Yes, we’ll get the GDP growth but it will not stick. I was writing before that the consumer will not come back anytime soon. The only consumer is the government with its stimulus, but the political cost to extend the stimulus when GDP turns positive will be too high and the government will have to pull back. This is when all this gets stuck again.

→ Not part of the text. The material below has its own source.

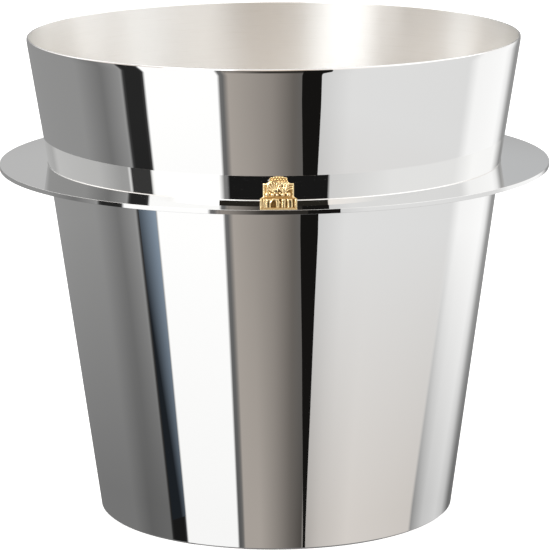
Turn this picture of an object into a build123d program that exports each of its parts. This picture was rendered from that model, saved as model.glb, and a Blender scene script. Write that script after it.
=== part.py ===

So yes, we’ll see a positive GDP growth later this year. Expect it now but have no illusions. This growth will be a result of monetary viagra and it will fade as soon as the medecine evaporates

Edit:

Added next day: when government wants to print some money but is afraid to waste them on useless bridges to nowhere they must invest into something with long-lasting effect. For example give money to schools. This must not happen.

Delicious

4 Comments

  1. kio wrote:

    Interestingly, there was no annual recession in 2008. The BEA reprots +1.1%. In 2009, GDP should also grow by about 2%. We quantitatively predicted both figures several years ago: http://inflationusa.blogspot.com/2008/03/no-recession-in-2008-and-2010.html

    In 2010, we expect another decline, bit not recession. Then the turbulent period will be over and real GDP will be growing at a rate above 2% till 2017-2020.

    Saturday, May 16, 2009 at 1:55 am | Permalink
  2. Andy Bebut wrote:

    Who said that GM bankruptcy is already priced in?

    Last week $1 June puts were trading in $0.4x, which by my understanding puts the chance of BK before June 20 at about 50%.

    GM has a lot of real estate that could be used to secure BK restructuring. For them BK could be relatively easy, comparing to Chrysler.

    Sunday, May 17, 2009 at 10:34 pm | Permalink
  3. William Nowotney wrote:

    I disagree with your conclusions. And I think Mish is/has been “out to lunch” on his conclusions.

    What is it about the economics of the 70s and its relevance to the present economic environment that you guys don’t understand?

    As the US dollar continues to fall (while the other FCBs compete to devalue theirs), where do you think the foreigners will invest there money? The only way Oil is headed down to $20 is if cash becomes king. Problem is, unlike the 30s or 70s, there’s no backing from gold anymore.

    Money supply is not contracting as Mish erroneously continues to believe. Money Supply continues expanding, albeit at a slower rate.

    Sunday, May 31, 2009 at 8:07 pm | Permalink
  4. Andy Bebut wrote:

    I think my latest post will explain you some of my thinkings.

    We just have different timeframes. You expect everything to happen too fast, while it will not.